Para Genaro Carrió ("Sobre los límites del discurso normativo". Pág. 38) el Poder originario se yergue así:
”El concepto de poder constituyente originario en la teoría constitucional y el concepto de Dios en la filosofía de Spinoza, recuerda vívidamente al que podríamos elaborar sobre la base de los atributos que en la filosofía de Spinoza se asignan a Dios. Para Spinoza el concepto Dios (o Naturaleza) designa una sustancia única que es y tiene que ser indeterminada desde afuera de sí misma, ilimitada e infinita. Dios es absolutamente libre. Dios (o Naturaleza) es el inevitable nombre de la única, infinita y omnicomprensiva sustancia. Es libre y existe por la mera necesidad de su propia naturaleza y está determinado en sus acciones únicamente por sí mismo. Dios (o la Naturaleza) es eterno, auto-creador y auto-creado, posee atributos infinitos y es libre en el sentido de que actúa meramente con arreglo a las necesarias leyes de su propia naturaleza. Sólo Dios (o la Naturaleza) es absolutamente libre”.

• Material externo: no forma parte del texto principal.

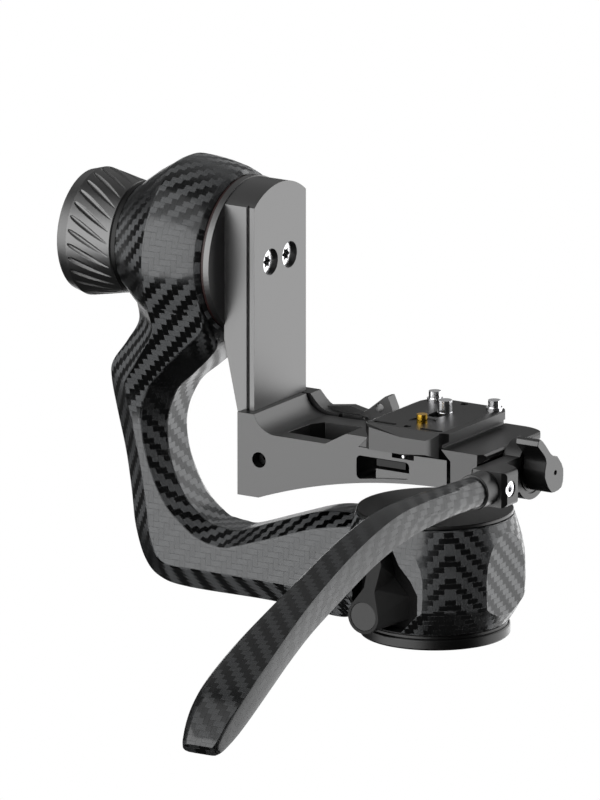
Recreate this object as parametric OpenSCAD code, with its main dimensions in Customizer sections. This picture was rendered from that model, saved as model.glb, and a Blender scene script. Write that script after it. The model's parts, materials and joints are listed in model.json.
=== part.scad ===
// Gimbal tripod head with a C-shaped carbon frame, a swing arm and a quick release cradle.
// X runs along the tilt axis from the drag knob to the camera, Y is the lens axis, Z is up.
// The origin is the middle of the base's bottom face, on the pan axis.

/* [Frame] */
// Height of the tilt axis above the bottom face
axis_z = 161; // [158:0.5:166]
// Reach of the frame from the pan axis to its outermost point
arm_reach = 168; // [164:0.5:176]
// Half depth of the frame's arm, from its middle to its front face
arm_half_y = 17.5; // [16:0.5:20]
// Rings between two stations of the arm's outline
arm_rings = 3; // [2:1:4]
// Distance from the frame's outermost point to the front of its hub
hub_set = 66.5; // [64:0.5:68]
// Length of the hub's barrel
hub_len = 27.8; // [25:0.1:29]
// Radius of the barrel at its widest, at the back
hub_r = 41.6; // [40:0.1:43]
// Radius of the barrel at its front
hub_front_r = 37; // [36:0.1:38]
// Length of the dome behind the barrel
dome_len = 23.7; // [22:0.1:25]
// Radius of the dome's end
dome_r = 25.5; // [24.5:0.1:27]
// Width of the bevel round the hub's front
hub_bevel = 2; // [1:0.1:3]

/* [Pan housing] */
// Height of the housing's lower edge
housing_z = 7; // [6.8:0.1:8]
// Inset of the lower edge from the widest radius
housing_foot_set = 6.9; // [6:0.1:7.3]
// Widest radius of the housing
housing_r = 40.4; // [40:0.1:42]
// Height at which the lower bevel ends
housing_bevel_z = 18.5; // [18:0.1:21]
// Height up to which the housing keeps its widest radius
housing_belt_z = 33; // [31:0.5:36]
// Height of the housing's top
housing_top_z = 55.5; // [55:0.1:58]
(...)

El Poder constituyente originario es el poder no recibido ¡Tamaña paradoja! Pues, es Absoluto: tiene causa, razón y justificación en sí mismo. No admite a nadie paralogizar sobre sí, por lo que su uso en la política, sobre todo la latino americana, específicamente la venezolana, con la que la civilización ha fenecido, es meramente retórico pero con fines no exactamente retóricos para, digamos, ganar un simple debate sobre democracia y soberanía u otras pulsiones discursivas, sino para perpetuar un Estado de naturaleza, de caos, lo cual significa para la civilización su aniquilamiento y para ellos, los animales rabiosos y sedientos, el matiz almibarado que arropa todo caos introyectado en las venas de conciencias subyugadas. El civilicidio se esgrime en la retórica del buen salvajismo…
”La capacidad de experimentar placer o dolor es innata en el cuerpo del ser humano: forma parte de su naturaleza, del tipo de entidad que él es. No tiene alternativa sobre ello, como tampoco la tiene sobre la norma que determina lo que le hará experimentar la sensación física de placer o dolor. ¿Cuál es esa norma? Su vida”. —Ayn Rand ("Sobre la virtud del egoismo". Pág. 43)
Debemos suponer que todas estas pretensiones arbitrarias del hombre, las cuales, integran a la conciencia un estado que está mucho más allá —Quizá del “más allá”, de la muerte— que aquellas conciencias que no adjuntan a la psiquis la bastardía conceptual que se le atribuía a ciertos dioses mitológicos, son fisiológicamente un ¿Disparador de endorfinas? ¿Por qué viciar la existencia con el deseo desmesurado? ¿Con el Poder, cuya significación está signada en el cuerpo creador del deseo, el deseante?
De algo puedo estar seguro, podemos estar seguros, sé que Ayn Rand también estaría segura: El hombre poderoso, que sostiene sobre sí todo el poder, siente dolor sólo cuando ya no es poderoso.